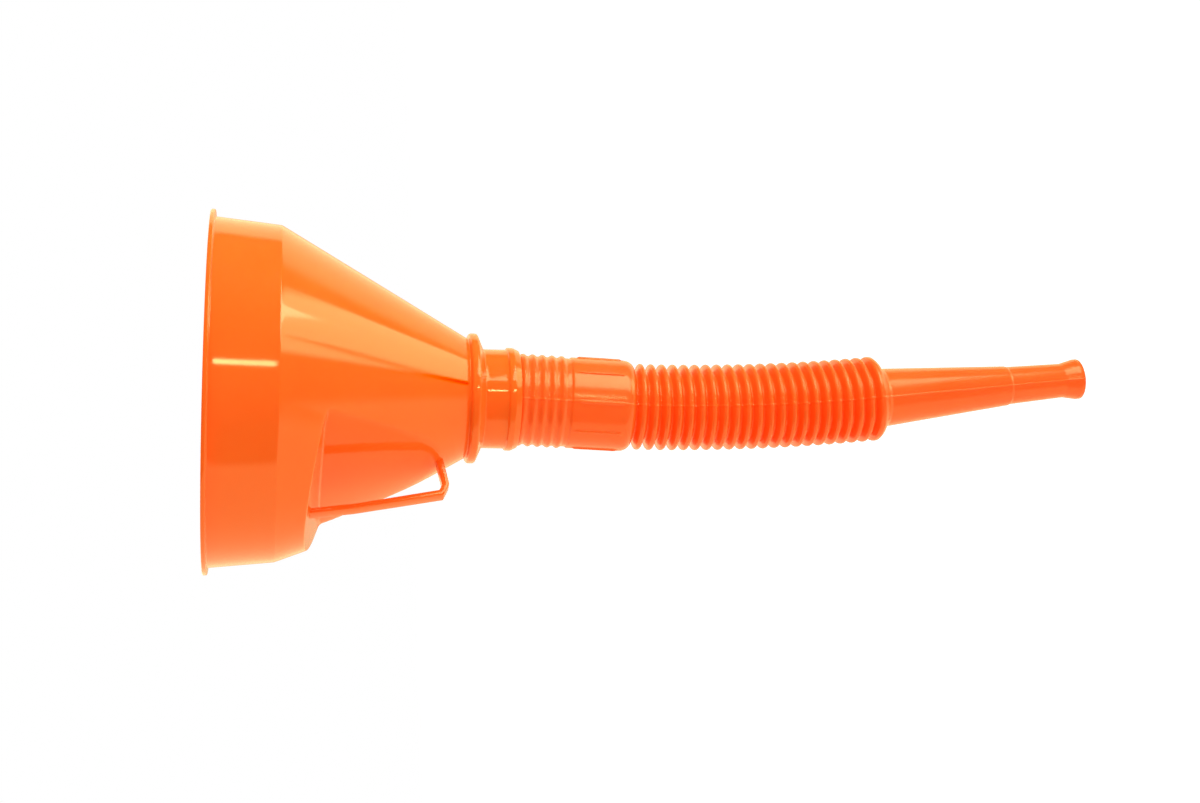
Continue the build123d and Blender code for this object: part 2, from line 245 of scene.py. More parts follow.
def node(tree, kind, **settings):
    """Add a shader node; settings name its properties, or its inputs as text with spaces as _."""
    made = tree.nodes.new(kind)
    for key, value in settings.items():
        if hasattr(made, key):
            setattr(made, key, value)
        else:
            made.inputs[key.replace("_", " ")].default_value = value
    return made


def noise(tree, coordinates, scale, detail=2.0, roughness=0.5):
    made = node(tree, "ShaderNodeTexNoise", Scale=scale, Detail=detail, Roughness=roughness)
    tree.links.new(coordinates, made.inputs["Vector"])
    return made.outputs["Fac"]


def ramp(tree, value, low, high, out_low=0.0, out_high=1.0):
    made = node(tree, "ShaderNodeMapRange", clamp=True)
    made.inputs["From Min"].default_value = low
    made.inputs["From Max"].default_value = high
    made.inputs["To Min"].default_value = out_low
    made.inputs["To Max"].default_value = out_high
    tree.links.new(value, made.inputs["Value"])
    return made.outputs["Result"]


def mix_colour(tree, factor, a, b):
    made = node(tree, "ShaderNodeMix", data_type="RGBA")
    made.inputs["A"].default_value = (*a, 1.0)
    made.inputs["B"].default_value = (*b, 1.0)
    tree.links.new(factor, made.inputs["Factor"])
    return made.outputs["Result"]


PLASTIC_IOR = 1.5
PLASTIC_SHEEN = 0.5
RECESS_SHADED_SHEEN = 0.2                  # painted shade: reflections in the recess are turned down, standing in for the shaded table below it
SHEEN_TINT = (1.0, 0.86, 0.62)      # warm, as the reflections on the orange plastic are
SCATTER_SPREAD = (1.0, 0.35, 0.08)  # red spreads furthest below the surface
SCATTER_DEPTH = 3.0 * MM
THROUGH_LIGHT = (1.0, 0.06, 0.0)    # painted glow: emission that stands in for light coming through the thin walls

# Noise scales per metre: drift of the colour, handling marks, long sink waves and tarnish on brass.
TONE_SCALE = 18.0
SMEAR_SCALE = 60.0
WAVE_SCALE = 26.0
TARNISH_SCALE = 120.0


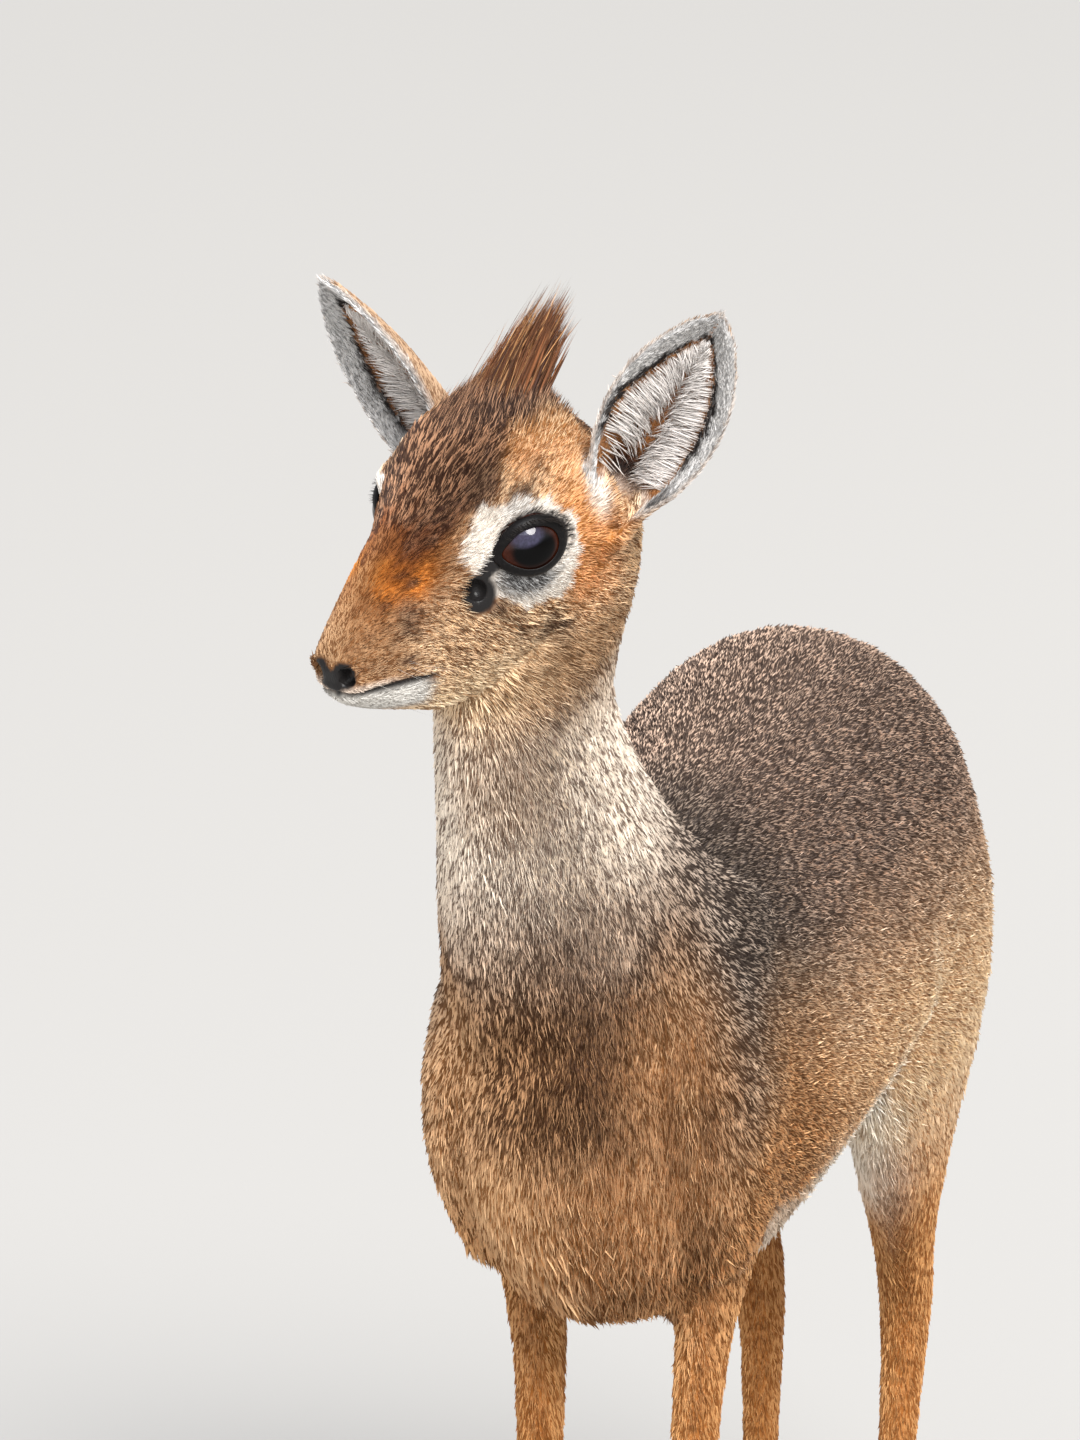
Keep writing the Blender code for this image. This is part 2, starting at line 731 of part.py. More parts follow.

● ● ● ●

# Requirements:
Reproduce the records above exactly, from the first line through the line containing "THROUGH_LIGHT = (1.0, 0.06, 0.0)", and output nothing else.

# Answer in full:
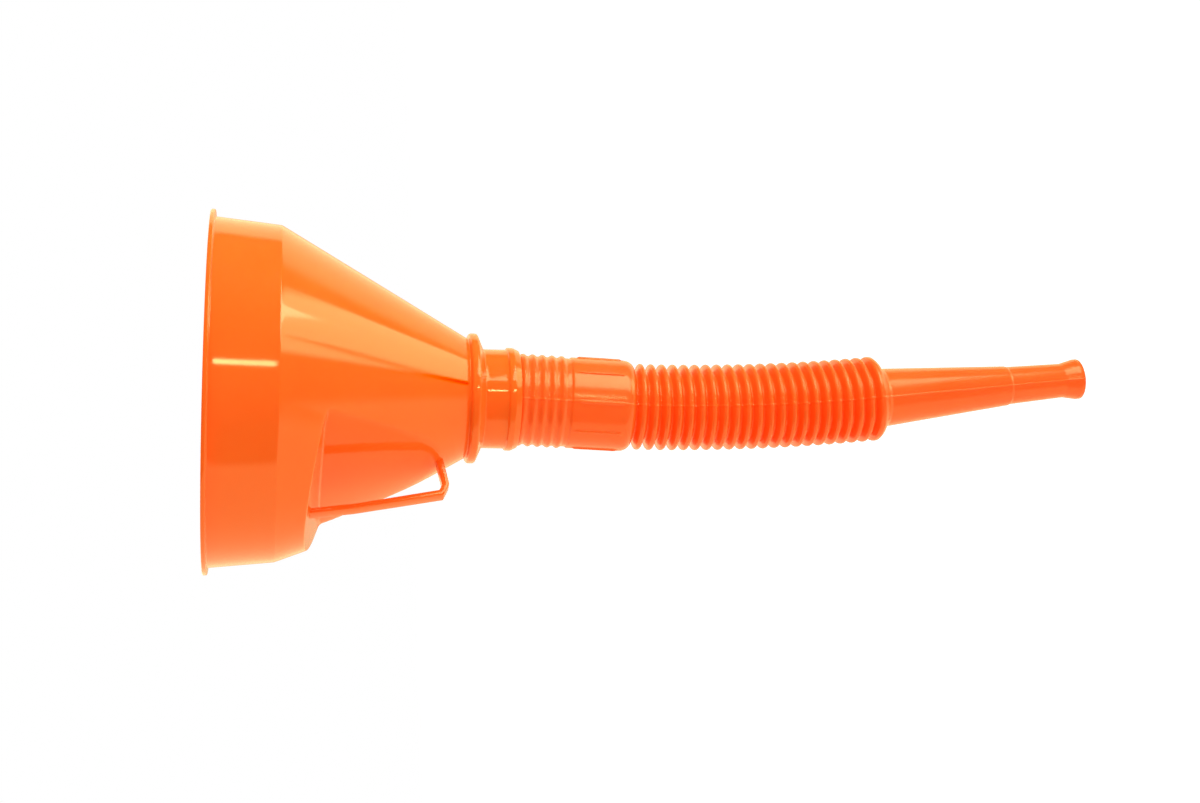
Continue the build123d and Blender code for this object: part 2, from line 245 of scene.py. More parts follow.
def node(tree, kind, **settings):
    """Add a shader node; settings name its properties, or its inputs as text with spaces as _."""
    made = tree.nodes.new(kind)
    for key, value in settings.items():
        if hasattr(made, key):
            setattr(made, key, value)
        else:
            made.inputs[key.replace("_", " ")].default_value = value
    return made


def noise(tree, coordinates, scale, detail=2.0, roughness=0.5):
    made = node(tree, "ShaderNodeTexNoise", Scale=scale, Detail=detail, Roughness=roughness)
    tree.links.new(coordinates, made.inputs["Vector"])
    return made.outputs["Fac"]


def ramp(tree, value, low, high, out_low=0.0, out_high=1.0):
    made = node(tree, "ShaderNodeMapRange", clamp=True)
    made.inputs["From Min"].default_value = low
    made.inputs["From Max"].default_value = high
    made.inputs["To Min"].default_value = out_low
    made.inputs["To Max"].default_value = out_high
    tree.links.new(value, made.inputs["Value"])
    return made.outputs["Result"]


def mix_colour(tree, factor, a, b):
    made = node(tree, "ShaderNodeMix", data_type="RGBA")
    made.inputs["A"].default_value = (*a, 1.0)
    made.inputs["B"].default_value = (*b, 1.0)
    tree.links.new(factor, made.inputs["Factor"])
    return made.outputs["Result"]


PLASTIC_IOR = 1.5
PLASTIC_SHEEN = 0.5
RECESS_SHADED_SHEEN = 0.2                  # painted shade: reflections in the recess are turned down, standing in for the shaded table below it
SHEEN_TINT = (1.0, 0.86, 0.62)      # warm, as the reflections on the orange plastic are
SCATTER_SPREAD = (1.0, 0.35, 0.08)  # red spreads furthest below the surface
SCATTER_DEPTH = 3.0 * MM
THROUGH_LIGHT = (1.0, 0.06, 0.0)    # painted glow: emission that stands in for light coming through the thin walls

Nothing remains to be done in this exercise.